::: DATA SEGMENT :::

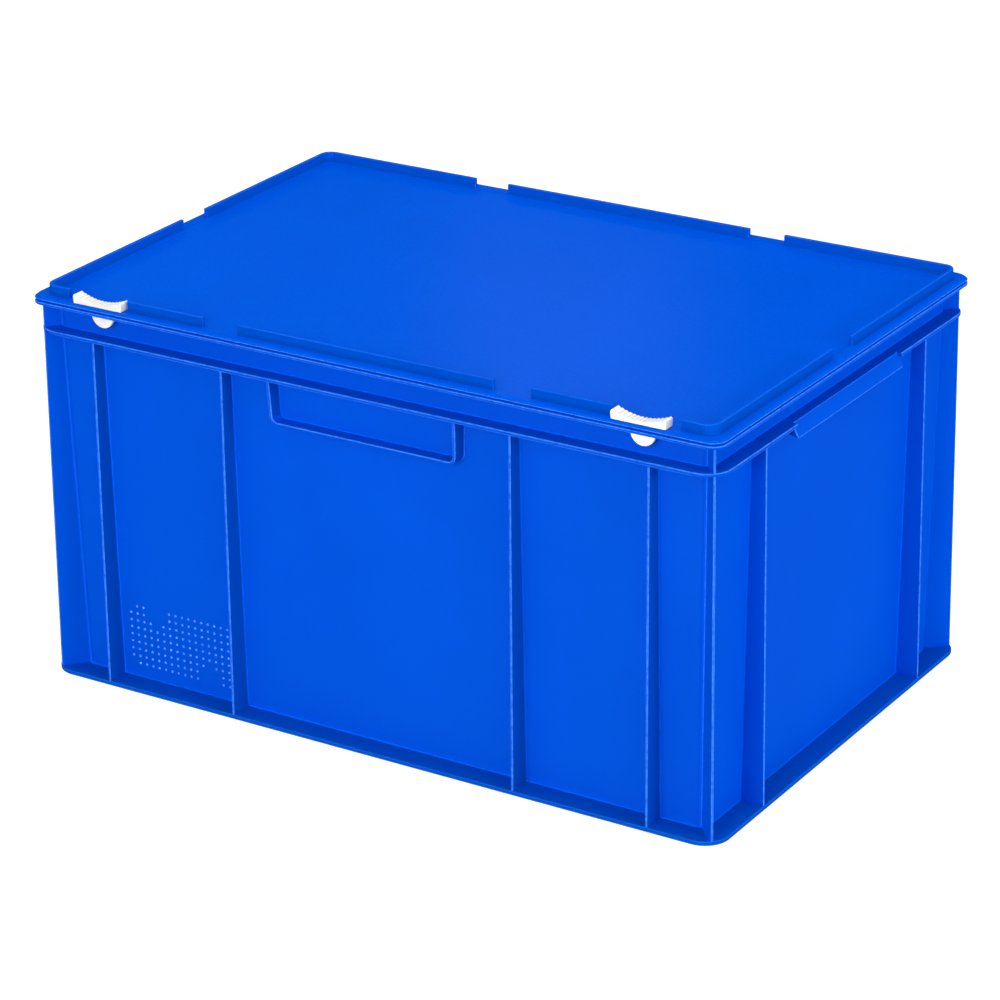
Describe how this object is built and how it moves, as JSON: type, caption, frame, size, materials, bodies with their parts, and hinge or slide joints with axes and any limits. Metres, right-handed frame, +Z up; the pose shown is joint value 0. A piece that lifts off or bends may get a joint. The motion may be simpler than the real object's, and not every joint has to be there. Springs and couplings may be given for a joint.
{
  "type": "lidded stacking container",
  "caption": "Straight-sided ribbed stacking container with a hinged flat lid, a raised stacking ring and two sliding latches on the front.",
  "frame": {"origin": "centre of the footprint, at the underside of the stacking foot", "axes": "+X along the long side, -Y towards the latched front, +Y towards the hinges, +Z up"},
  "size_m": [0.6, 0.4, 0.3298],
  "materials": {
    "container_body": "moulded polypropylene, satin",
    "lid": "moulded polypropylene, fine grain",
    "latch_left": "moulded, smooth",
    "latch_right": "moulded, smooth",
    "hinge_clip_left": "moulded, satin",
    "hinge_clip_right": "moulded, satin",
    "hinge_pin_left": "drawn wire",
    "hinge_pin_right": "drawn wire"
  },
  "bodies": {
    "container": {"container_body": "container_body", "hinge_clip_left": "hinge_clip_left", "hinge_clip_right": "hinge_clip_right", "hinge_pin_left": "hinge_pin_left", "hinge_pin_right": "hinge_pin_right"},
    "lid": {"lid": "lid"},
    "latch_left": {"latch_left": "latch_left"},
    "latch_right": {"latch_right": "latch_right"}
  },
  "joints": [
    {"name": "lid_hinge", "type": "hinge", "parent": "container", "child": "lid", "pos_m": [0, 0.196, 0.3055], "axis": [-1, 0, 0], "range_deg": [0, 110]},
    {"name": "latch_left_slide", "type": "slide", "parent": "lid", "child": "latch_left", "axis": [-1, 0, 0], "range_m": [0, 0.0065]},
    {"name": "latch_right_slide", "type": "slide", "parent": "lid", "child": "latch_right", "axis": [1, 0, 0], "range_m": [0, 0.0065]}
  ]
}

:::

(WHAT IS BEING ASKED): Would you copy out each line exactly as written?

(SOLUTION TO THIS PROBLEM):
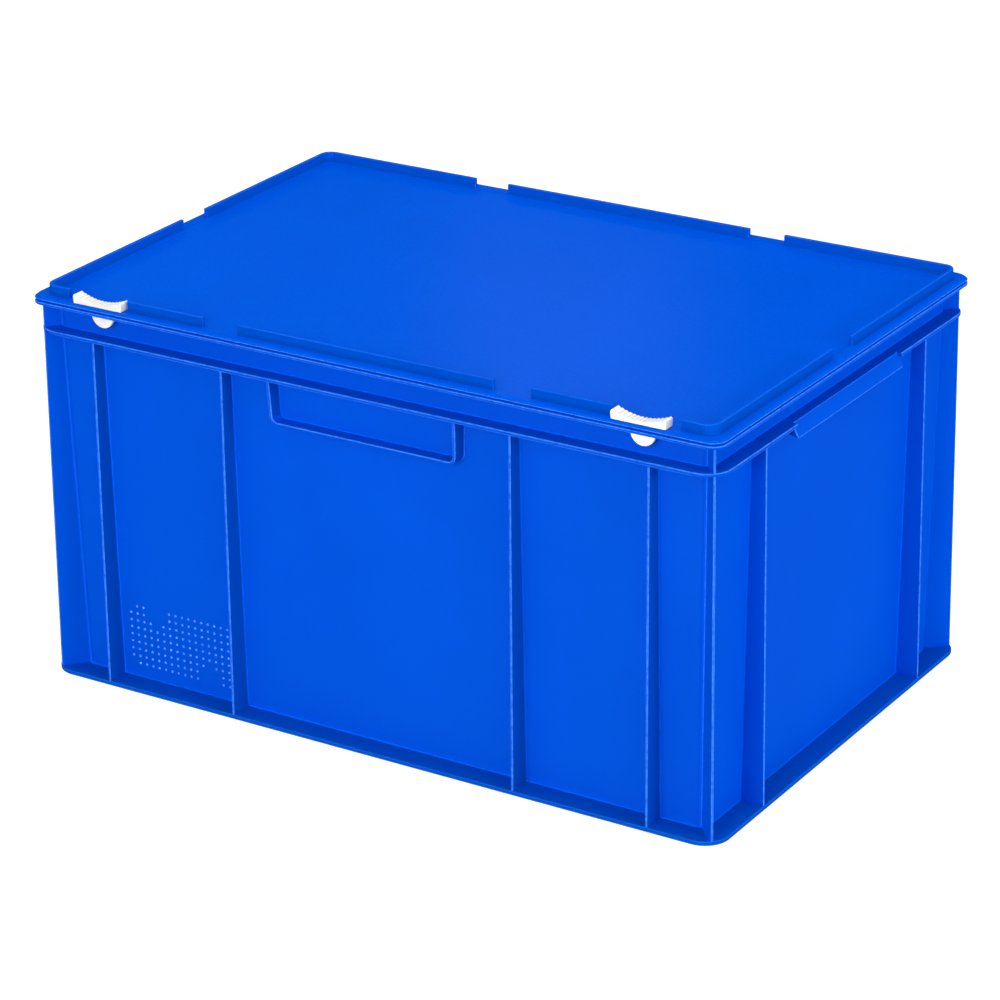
Describe how this object is built and how it moves, as JSON: type, caption, frame, size, materials, bodies with their parts, and hinge or slide joints with axes and any limits. Metres, right-handed frame, +Z up; the pose shown is joint value 0. A piece that lifts off or bends may get a joint. The motion may be simpler than the real object's, and not every joint has to be there. Springs and couplings may be given for a joint.
{
  "type": "lidded stacking container",
  "caption": "Straight-sided ribbed stacking container with a hinged flat lid, a raised stacking ring and two sliding latches on the front.",
  "frame": {"origin": "centre of the footprint, at the underside of the stacking foot", "axes": "+X along the long side, -Y towards the latched front, +Y towards the hinges, +Z up"},
  "size_m": [0.6, 0.4, 0.3298],
  "materials": {
    "container_body": "moulded polypropylene, satin",
    "lid": "moulded polypropylene, fine grain",
    "latch_left": "moulded, smooth",
    "latch_right": "moulded, smooth",
    "hinge_clip_left": "moulded, satin",
    "hinge_clip_right": "moulded, satin",
    "hinge_pin_left": "drawn wire",
    "hinge_pin_right": "drawn wire"
  },
  "bodies": {
    "container": {"container_body": "container_body", "hinge_clip_left": "hinge_clip_left", "hinge_clip_right": "hinge_clip_right", "hinge_pin_left": "hinge_pin_left", "hinge_pin_right": "hinge_pin_right"},
    "lid": {"lid": "lid"},
    "latch_left": {"latch_left": "latch_left"},
    "latch_right": {"latch_right": "latch_right"}
  },
  "joints": [
    {"name": "lid_hinge", "type": "hinge", "parent": "container", "child": "lid", "pos_m": [0, 0.196, 0.3055], "axis": [-1, 0, 0], "range_deg": [0, 110]},
    {"name": "latch_left_slide", "type": "slide", "parent": "lid", "child": "latch_left", "axis": [-1, 0, 0], "range_m": [0, 0.0065]},
    {"name": "latch_right_slide", "type": "slide", "parent": "lid", "child": "latch_right", "axis": [1, 0, 0], "range_m": [0, 0.0065]}
  ]
}